Now, to us in 21st century America, Peter is a perfectly normal name (he was a Brady, after all!). But in the first century, in the Aramaic language in which Jesus and his disciples conversed, the name was virtually unheard of. Super strange, in fact. "Peter" is derived from the from the Greek "Petros" (the language in which the New Testament was written). But Jesus and his disciples spoke Aramaic (a form of Hebrew). In Aramaic, the name would be Kepha. It means "rock", referring to a foundational stone or natural slab. "You are Kepha, and on this Kepha I will build my Church," Jesus would have said. From this, it is clear that Peter's confession of faith led to Jesus declaring that he would build his Church upon Peter as its chief pastor. Simon's name and identity were changed by God. He was now Peter, the foundation of the Church.

But, of course, it's not that simple. You see, some Protestants argue that Peter is not the foundation upon which Jesus built his Church (if he is, that gives credence to the Catholic position that all Christians should be in communion with the Pope who is the Successor of Peter). Instead, they argue that in the New Testament Greek, Jesus says "You are Petros, and on this petra I will build my Church." Notice, they'll say, the different forms of the word used for the name (Petros) and the foundation (petra). In their argument, they believe that this proves that Jesus wasn't calling Peter the foundation of his Church, because the words are different. "What is the foundation if it's not Peter?", you may ask them. They'll reply that the foundation is "faith."

Here is the deal: Jesus spoke Aramaic, not Greek, and in Aramaic only one version of the word is involved: Kepha. It is gender-neutral. But in Greek, words are gender-specific. In other words, there are masculine and feminie forms of words.

When Matthew wrote his Gospel and translated this exchange into first century Greek, he ran into this translation problem. The Greek word petra, which means a large, foundational rock, ends in "a", which makes it a feminine word. "Petra" would be a feminine name. So, Matthew simply followed the rules of Greek grammar and used the masculine version ("Petros") for the name. But while Petros also means "rock", it usually refers to a small, insignificant pebble.

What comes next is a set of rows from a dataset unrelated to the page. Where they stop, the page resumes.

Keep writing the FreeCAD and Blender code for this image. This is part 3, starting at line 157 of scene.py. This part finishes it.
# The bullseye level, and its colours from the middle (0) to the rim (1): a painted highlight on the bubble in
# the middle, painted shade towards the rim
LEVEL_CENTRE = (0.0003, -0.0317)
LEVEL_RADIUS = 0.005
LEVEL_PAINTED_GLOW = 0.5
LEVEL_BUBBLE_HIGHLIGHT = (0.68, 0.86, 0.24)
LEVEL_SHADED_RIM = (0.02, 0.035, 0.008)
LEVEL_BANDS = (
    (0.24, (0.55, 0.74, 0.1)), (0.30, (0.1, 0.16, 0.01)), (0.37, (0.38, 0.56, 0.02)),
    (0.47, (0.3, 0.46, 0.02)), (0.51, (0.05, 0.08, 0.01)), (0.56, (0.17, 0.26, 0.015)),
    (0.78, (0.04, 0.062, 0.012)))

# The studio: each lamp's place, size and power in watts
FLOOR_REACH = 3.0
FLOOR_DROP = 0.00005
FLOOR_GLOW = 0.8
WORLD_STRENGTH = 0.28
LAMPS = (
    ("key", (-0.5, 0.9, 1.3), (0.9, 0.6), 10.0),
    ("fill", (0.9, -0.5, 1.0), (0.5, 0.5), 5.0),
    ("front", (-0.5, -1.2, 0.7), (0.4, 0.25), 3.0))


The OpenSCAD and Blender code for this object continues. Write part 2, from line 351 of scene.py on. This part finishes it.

So, it seems that the rules of grammar and gender-specific nouns unwittingly created a major source of contention for the Protestant Reformers in the 16th century who rejected the pope and his Church. They seized on the different versions of the name in Greek (petra and Petros) to argue that Peter is not the foundation of the Church. But when you understand the issue about gender-specific terms and know about how this was a moot point in the original Aramaic words that Jesus spoke, their argument falls apart.

So, what's in a name? It seems a whole lot. A poor first century Galilean fisherman named Simon had the faith and tenacity which led Jesus to choose him (of all people) to be the foundation for his Church. Yes, Jesus promised to build his Church upon Peter. "And the gates of hell shall not overcome it."